The Tribunal noted that the Assessing Officer (AO) disallowed the interest paid on loans for constructing the building, as the assets were not put to use per the proviso to Section 36(1)(iii). The AO's calculation of interest to be capitalized was based on the assessee's submission. The Tribunal found that the assessee did not satisfy the conditions laid down in the proviso to Section 36(1)(iii). Thus, the disallowance of interest as revenue expenditure was upheld. However, the Tribunal allowed the assessee's claim for depreciation on the capitalized interest amount of Rs. 3,28,69,300 under Section 32(1) read with Section 43(1).

Issue 2: Disallowance under Section 14A

The assessee challenged the disallowance of Rs. 3,15,06,556 under Section 14A, arguing that no exempt income was earned during the year and that investments were made from surplus funds in prior years. The AO noted significant interest expenditure and additional loans taken during the year, concluding that part of the loan was used for investments to earn exempt income.

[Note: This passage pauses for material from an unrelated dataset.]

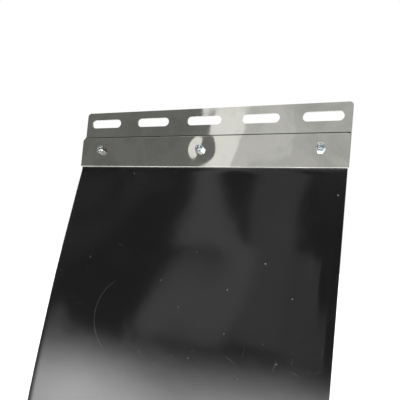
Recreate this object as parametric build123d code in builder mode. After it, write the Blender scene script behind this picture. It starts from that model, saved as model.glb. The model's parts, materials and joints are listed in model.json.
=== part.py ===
"""Hanging flap with clamp plates: a flexible black sheet bolted between a slotted back plate and a front strip.

Millimetres, +Z up, front towards -Y. The origin is the middle of the row of hanger slots, on the rear
face of the back plate, which lies against the bracket that the flap hangs from.
"""

from build123d import *

import os
from math import degrees, radians, tan

os.makedirs("parts", exist_ok=True)

# Back plate and its hanger slots
plate_width = 300.0
plate_height = 65.5
plate_thickness = 1.5
plate_corner_radius = 4.0
plate_edge_round = 0.3
slot_count = 5
slot_pitch = 61.5
slot_length = 39.0
slot_width = 9.6
slot_row_depth = 13.4  # from the plate's top edge down to the slots' middle line

# Front strip that clamps the sheet, as wide as the back plate and flush with its lower edge
strip_height = 33.6
strip_thickness = 1.5
strip_upper_corner = 4.0
strip_lower_corner = 1.0
strip_edge_round = 0.4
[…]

The Tribunal observed that the assessee did not report any exempt income in the financial statements. Citing various judicial precedents, including the jurisdictional High Court's ruling in Sterling Developers Pvt. Ltd. v. PCIT, the Tribunal held that no disallowance under Section 14A could be made in the absence of exempt income. The Tribunal also noted that the amendment to Section 14A by the Finance Act, 2022, was not retrospective. Consequently, the disallowance under Section 14A was deleted.

Conclusion:

The appeal was partly allowed, with the Tribunal upholding the disallowance of interest under Section 36(1)(iii) but granting depreciation on the capitalized interest amount. The disallowance under Section 14A was deleted due to the absence of exempt income.